At first, we explored OneSignal and other ready-made solutions but concluded that they would not facilitate anything except notification sending—but that was the easiest part of the process. We still had to send notifications individually for specific fetches, and there was not much difference between OneSignal API and Firebase/Apple.
In this situation, the notification had to contain texts in all languages since users could change their language. We decided that it would be fair for users to read notifications in their current device’s language. However, we also created a filter by the currently installed language: it helped, for instance, send mailings only to Spanish-speaking users. Therefore, we first selected addressees according to given search parameters, created drafts in the database then, and, finally, sent them in the background, fixing the status. This scheme fitted in perfectly.

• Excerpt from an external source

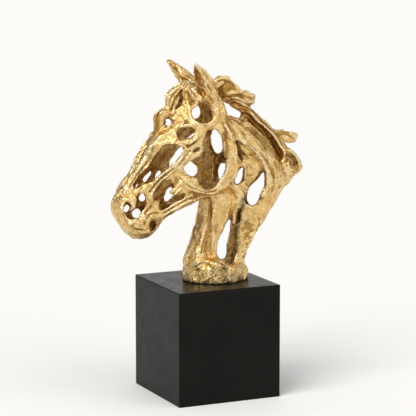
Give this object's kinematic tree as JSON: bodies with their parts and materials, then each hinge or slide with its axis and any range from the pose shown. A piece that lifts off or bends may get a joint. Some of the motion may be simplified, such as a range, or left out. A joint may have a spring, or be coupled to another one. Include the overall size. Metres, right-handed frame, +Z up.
{
  "type": "horse figurine",
  "caption": "Openwork gilt horse head and neck, cast in one, standing on a square black plinth; a table ornament.",
  "frame": {"origin": "middle of the plinth's underside", "axes": "+Z up from the plinth to the ears, -X where the horse's nose points, -Y the side that the picture shows, the horse's left"},
  "size_m": [0.264, 0.14, 0.4264],
  "materials": {
    "gilt_casting": "gold leaf over a hammered casting, with dark patina in the hollows",
    "black_paint": "matt to satin black paint"
  },
  "bodies": {
    "root": {"horse_head": "gilt_casting", "plinth": "black_paint"}
  },
  "joints": []
}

Finally, we tested the app we built and helped the Loewe team apply it to the Google Play Market and App Store. Apple and Google have specific review and approval procedures for their stores, including documentation and codebase reviews and security compliance. We helped the core team go through these procedures and eventually made the “my Loewe” app live.
Today, the app supports Android and iOS and is available in 7 languages. Users also can find contacts of Loewe Customer Care Center and resellers in 11 countries.
In 2021, the “my Loewe” app and several Loewe devices landed on a finalist’s list of iF DESIGN AWARD, the international label for outstanding design of products and apps, and became a winner in the Communication Design category.